Problem description ▸
Extract the complete listing and output it unchanged.

— Start —

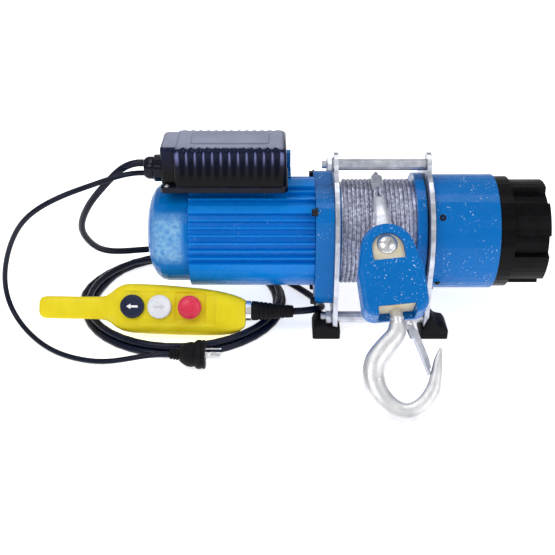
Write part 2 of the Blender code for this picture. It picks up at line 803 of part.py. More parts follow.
def rope_ferrule(finish):
    """Oval pressed sleeve over the rope's two strands."""
    points = [ferrule_end(-0.014), ferrule_end(0.014)]
    sleeve = to_mesh(tube("rope_ferrule", points, 0.0045, 3))
    sleeve.data.transform(Matrix.Translation(-points[0]))
    sleeve.data.transform(Matrix.Diagonal((1.73, 1.0, 1.0, 1.0)))
    sleeve.data.transform(Matrix.Translation(points[0]))
    keep(sleeve, finish)


def rope_eye(carrier, finish):
    """Two strands from the ferrule and the loop that they make round the thimble."""
    place = carrier.matrix_world
    loop_radius = THIMBLE_SEAT + ROPE_RADIUS + LOOP_SLACK
    loop = [place @ Vector((x, 0.0, z)) for x, z in arc((0.0, 0.0), loop_radius, 180, 360, 6)]
    back = ferrule_end(0.022)
    sides = []
    for side in (-1, 1):
        strand = [
            ferrule_end(0.014 + CORD_GAP) + Vector((side * 0.0034, 0.0, 0.0)),
            back + Vector((side * 0.0036, 0.0, 0.0)),
            back.lerp(place @ Vector((0.0, 0.0, 0.012)), 0.55) + Vector((side * 0.0085, 0.0, 0.0)),
            place @ Vector((side * loop_radius, 0.0, 0.010)),
        ]
        sides.append(strand)
    route = sides[0] + loop + sides[1][::-1]
    keep(tube("rope_eye", smooth_route(route, 0.0070), ROPE_RADIUS), finish)


def thimble(carrier, finish):
    """Grooved ring between the rope's eye and the block's pin."""
    inner, rim, half = PIN_RADIUS + GAP, 0.0120, 0.0042
    groove = ROPE_RADIUS + GAP
    profile = [
        (inner, half),
        (rim, half),
        (rim, groove + 0.0003),
        (THIMBLE_SEAT, groove),
        (THIMBLE_SEAT, -groove),
        (rim, -groove - 0.0003),
        (rim, -half),
        (inner, -half),
    ]
    made = turned("thimble", profile, 16, ring=True)
    made.rotation_euler = (math.pi / 2, 0.0, 0.0)
    keep(made, finish, carrier)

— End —

Right answer ▸
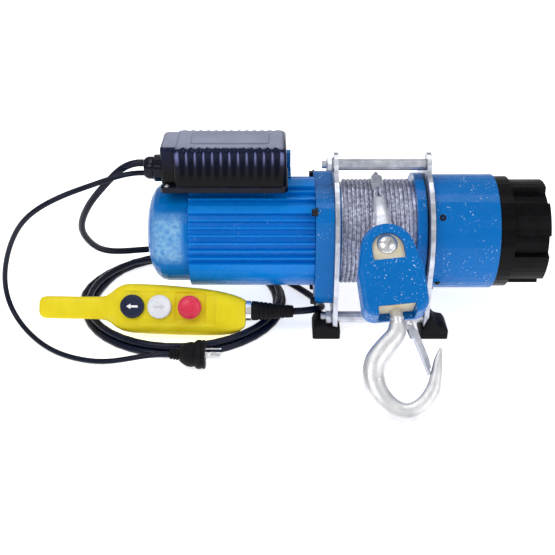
Write part 2 of the Blender code for this picture. It picks up at line 803 of part.py. More parts follow.
def rope_ferrule(finish):
    """Oval pressed sleeve over the rope's two strands."""
    points = [ferrule_end(-0.014), ferrule_end(0.014)]
    sleeve = to_mesh(tube("rope_ferrule", points, 0.0045, 3))
    sleeve.data.transform(Matrix.Translation(-points[0]))
    sleeve.data.transform(Matrix.Diagonal((1.73, 1.0, 1.0, 1.0)))
    sleeve.data.transform(Matrix.Translation(points[0]))
    keep(sleeve, finish)


def rope_eye(carrier, finish):
    """Two strands from the ferrule and the loop that they make round the thimble."""
    place = carrier.matrix_world
    loop_radius = THIMBLE_SEAT + ROPE_RADIUS + LOOP_SLACK
    loop = [place @ Vector((x, 0.0, z)) for x, z in arc((0.0, 0.0), loop_radius, 180, 360, 6)]
    back = ferrule_end(0.022)
    sides = []
    for side in (-1, 1):
        strand = [
            ferrule_end(0.014 + CORD_GAP) + Vector((side * 0.0034, 0.0, 0.0)),
            back + Vector((side * 0.0036, 0.0, 0.0)),
            back.lerp(place @ Vector((0.0, 0.0, 0.012)), 0.55) + Vector((side * 0.0085, 0.0, 0.0)),
            place @ Vector((side * loop_radius, 0.0, 0.010)),
        ]
        sides.append(strand)
    route = sides[0] + loop + sides[1][::-1]
    keep(tube("rope_eye", smooth_route(route, 0.0070), ROPE_RADIUS), finish)


def thimble(carrier, finish):
    """Grooved ring between the rope's eye and the block's pin."""
    inner, rim, half = PIN_RADIUS + GAP, 0.0120, 0.0042
    groove = ROPE_RADIUS + GAP
    profile = [
        (inner, half),
        (rim, half),
        (rim, groove + 0.0003),
        (THIMBLE_SEAT, groove),
        (THIMBLE_SEAT, -groove),
        (rim, -groove - 0.0003),
        (rim, -half),
        (inner, -half),
    ]
    made = turned("thimble", profile, 16, ring=True)
    made.rotation_euler = (math.pi / 2, 0.0, 0.0)
    keep(made, finish, carrier)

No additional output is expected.